More important however I don't see how this leads to the final drift. Since we are not dealing with electorlysis here and consumption of ions at the electrodes, we must look elsewhere. A charge layer lingering at the biased electrode would diffuse off upon power cycling (How long does it take to diffuse?). So I was inclined to think about some physical amalgamation of ions with the electrodes but I cannot imagine what the chemistry would be in this case.

Thanks
Fritz

Offline Enthalpy

  • Chemist
  • Sr. Member
  • *
  • Posts: 3044
  • Mole Snacks: +269/-57
Re: Electrode Degradation in Conductivity Sensing
« Reply #6 on: June 21, 2019, 09:44:05 AM »
AC vs DC: you do see gases evolve at the electrodes with 50Hz AC. Less than with DC, but here the parasitic effects shall be less than 3% × 3×10-4 times smaller than what DC would achieve, so considering only the simplest effects can't suffice. Since other effects are too complicated and unusual, I recommend to experiment.

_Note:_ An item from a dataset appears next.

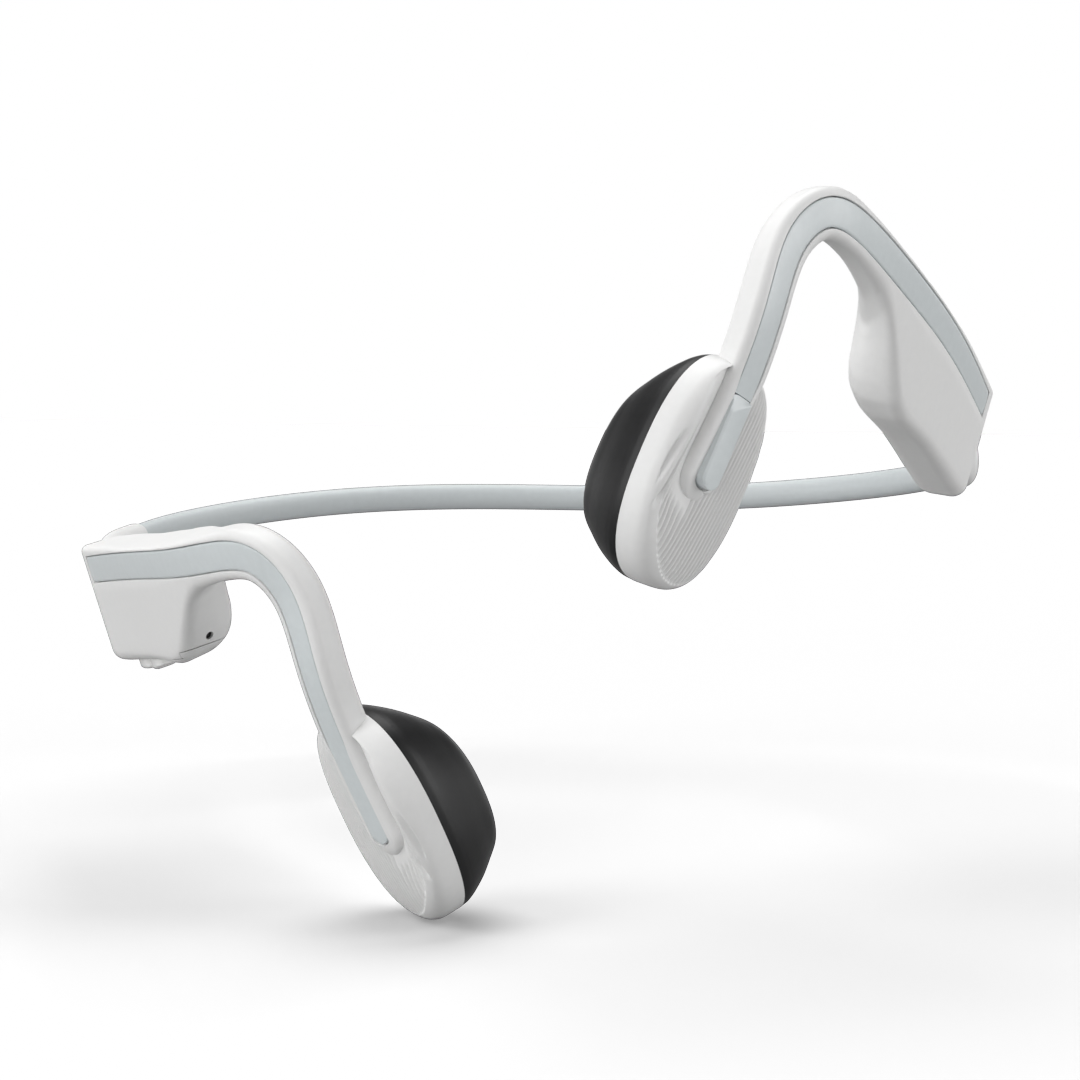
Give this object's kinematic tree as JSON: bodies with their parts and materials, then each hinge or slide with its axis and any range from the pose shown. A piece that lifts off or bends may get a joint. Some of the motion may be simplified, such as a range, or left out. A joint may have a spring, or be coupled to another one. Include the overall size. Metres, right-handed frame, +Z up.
{
  "type": "bone conduction headphones",
  "caption": "Open-ear headphones: springy neckband, rear housings, ear hooks with inlay strips, and oval transducer pods with dark soft pads.",
  "frame": {"origin": "middle of the neckband, where the wearer's nape is", "axes": "+X to the wearer's left, -Y towards the wearer's face, +Z up"},
  "size_m": [0.1512, 0.1467, 0.0996],
  "materials": {
    "band_silicone": "satin light blue-grey silicone",
    "spring_wire": "drawn titanium wire",
    "cable": "thin insulated cable",
    "strip": "satin light blue-grey",
    "pad": "dark charcoal, soft touch",
    "gasket": "soft sealing ring",
    "transducer_steel": "machined steel",
    "magnet": "nickel plated",
    "coil_copper": "enamelled copper winding",
    "vibration_plate": "black stiff plastic",
    "cell_foil": "foil pouch",
    "circuit_board": "green solder mask",
    "tinned_steel": "tinned sheet",
    "component": "moulded black",
    "button_gloss": "glossy white",
    "white_skin": "satin off-white soft skin"
  },
  "bodies": {
    "band_middle": {"band_sleeve_middle": "band_silicone", "band_wire_middle": "spring_wire", "band_cable_middle": "cable"},
    "left_link": {"left_band_sleeve_inner": "band_silicone", "left_band_wire_inner": "spring_wire", "left_band_cable_inner": "cable"},
    "right_link": {"right_band_sleeve_inner": "band_silicone", "right_band_wire_inner": "spring_wire", "right_band_cable_inner": "cable"},
    "left_side": {"left_band_sleeve": "band_silicone", "left_band_wire": "spring_wire", "left_band_cable": "cable", "left_housing_shell": "white_skin", "left_housing_cover": "white_skin", "left_hook_skin": "white_skin", "left_hook_wire": "spring_wire", "left_strip": "strip", "left_pod_shell": "white_skin", "left_pod_pad": "pad", "left_pod_gasket": "gasket", "left_yoke": "transducer_steel", "left_magnet": "magnet", "left_pole_plate": "transducer_steel", "left_voice_coil": "coil_copper", "left_suspension": "transducer_steel", "left_vibration_plate": "vibration_plate", "battery_cell": "cell_foil", "battery_board": "circuit_board", "multifunction_switch": "component"},
    "right_side": {"right_band_sleeve": "band_silicone", "right_band_wire": "spring_wire", "right_band_cable": "cable", "right_housing_shell": "white_skin", "right_housing_cover": "white_skin", "right_hook_skin": "white_skin", "right_hook_wire": "spring_wire", "right_strip": "strip", "right_pod_shell": "white_skin", "right_pod_pad": "pad", "right_pod_gasket": "gasket", "right_yoke": "transducer_steel", "right_magnet": "magnet", "right_pole_plate": "transducer_steel", "right_voice_coil": "coil_copper", "right_suspension": "transducer_steel", "right_vibration_plate": "vibration_plate", "main_board": "circuit_board", "shield_can": "tinned_steel", "charging_socket": "tinned_steel", "microphone": "component", "volume_switches": "component"},
    "multifunction_button": {"multifunction_button": "strip"},
    "volume_up_button": {"volume_up_button": "button_gloss"},
    "volume_down_button": {"volume_down_button": "button_gloss"},
    "port_cover": {"port_cover": "white_skin"}
  },
  "joints": [
    {"name": "left_twist", "type": "hinge", "parent": "band_middle", "child": "left_link", "pos_m": [0, 0, 0], "axis": [1, 0, 0], "range_deg": [-10, 30], "stiffness_Nm_per_rad": 0.12},
    {"name": "right_twist", "type": "hinge", "parent": "band_middle", "child": "right_link", "pos_m": [0, 0, 0], "axis": [1, 0, 0], "range_deg": [-30, 10], "stiffness_Nm_per_rad": 0.12},
    {"name": "left_spread", "type": "hinge", "parent": "left_link", "child": "left_side", "pos_m": [0.02081, -0.00245, 0.0002], "axis": [0, 0, 1], "range_deg": [-1.5, 24], "stiffness_Nm_per_rad": 0.35},
    {"name": "right_spread", "type": "hinge", "parent": "right_link", "child": "right_side", "pos_m": [-0.02081, -0.00245, -0.0002], "axis": [0, 0, 1], "range_deg": [-24, 1.5], "stiffness_Nm_per_rad": 0.35},
    {"name": "multifunction_press", "type": "hinge", "parent": "left_side", "child": "multifunction_button", "pos_m": [0.02512, -0.13678, 0.01923], "axis": [0.652, 0.6519, -0.3871], "range_deg": [0, 1.79], "stiffness_Nm_per_rad": 2, "springref_deg": -1.15},
    {"name": "volume_up_press", "type": "slide", "parent": "right_side", "child": "volume_up_button", "axis": [-0.2895, -0.0426, 0.9562], "range_m": [0, 0.0004], "stiffness_N_per_m": 2000, "springref_m": -0.0003},
    {"name": "volume_down_press", "type": "slide", "parent": "right_side", "child": "volume_down_button", "axis": [-0.2895, -0.0426, 0.9562], "range_m": [0, 0.0004], "stiffness_N_per_m": 2000, "springref_m": -0.0003},
    {"name": "port_cover_hinge", "type": "hinge", "parent": "right_side", "child": "port_cover", "pos_m": [-0.05429, -0.09522, -0.02071], "axis": [0.8612, 0.4244, 0.2797], "range_deg": [0, 100]}
  ],
  "couplings": [
    {"joint": "right_twist", "follows": "left_twist", "ratio": -1},
    {"joint": "right_spread", "follows": "left_spread", "ratio": -1}
  ]
}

I strongly suppose that the solution drifts rather than the electrodes.

Several probes: put two probes in the flask, measure once with each probe, then use one probe for a week while the other idles, finally check if the other probe has drifted too. Use a smaller flask to observe the drift after a shorter time.

If you post the electronic circuit I'll look at it. It's probably not the culprit, because measuring AC under low impedance is easy, and creating a drift over time isn't really what such circuits can do.